La Chine était aussi dans les meilleurs termes avec Bongo. Elle n’a cessé depuis une quinzaine d’années d’élargir son champ d’action et de consolider sa présence en Afrique, traditionnel pré carré des puissances occidentales. Approbation par Pékin d’une ligne de crédit de 2 milliards de dollars au gouvernement angolais au grand dam des institutions financières internationales; contrat exceptionnel annoncé en 2007 avec la République démocratique du Congo; croissance des investissements dans les secteurs du cuivre en Zambie, du charbon au Zimbabwe, du pétrole au Soudan et au Gabon; acquisitions à grande échelle de terres au Cameroun, en Ouganda et en Ethiopie; rachat de 15% des parts de la plus grande banque sud-africaine (Standard); construction prévue ou en cours de nouveaux barrages (Zambie, Ghana, etc.); lancement de multiples projets d’infrastructures sur l’ensemble du continent (universités, voies ferrées, ports, routes, etc.); ballet incessant des diplomates chinois sur le sol africain…

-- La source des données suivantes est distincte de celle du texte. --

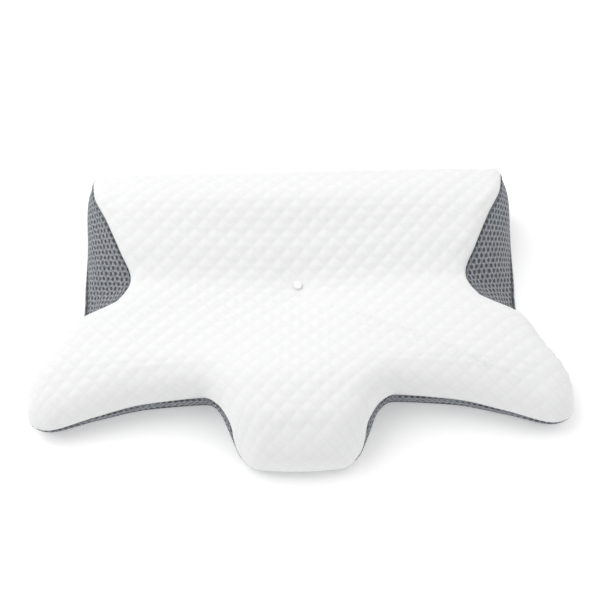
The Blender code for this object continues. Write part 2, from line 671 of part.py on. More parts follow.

Un autre acteur moins connu à cet égard abat aussi ses cartes: la Turquie. Elle multiplie sa présence en Afrique. Les échanges avec elle ne cessent de croître. Ses ambassades s’activent dans 44 pays du continent. Son rôle ne se résume pas au commerce. Il va du soft power avec des établissements éducatifs et sociaux ou des projets médias, à des projets d’infrastructures, en passant par de l’aide humanitaire contre la famine en Somalie. Les entreprises du bâtiment turques sont bien implantées dans la construction de routes, ponts, lignes de chemin de fer, aéroports ou mosquées en Afrique. En retour, le continent devient un fournisseur d’énergie et de matières premières de plus en plus important pour la Turquie.
Enfin, les pays du Golfe et Israël cherchent également influence et bonnes affaires partout où c’est possible à travers le continent noir.
Autant dire que dans cette partie du monde, la présence de l’Europe, même encore bien ancrée ici et là, est en fort déclin.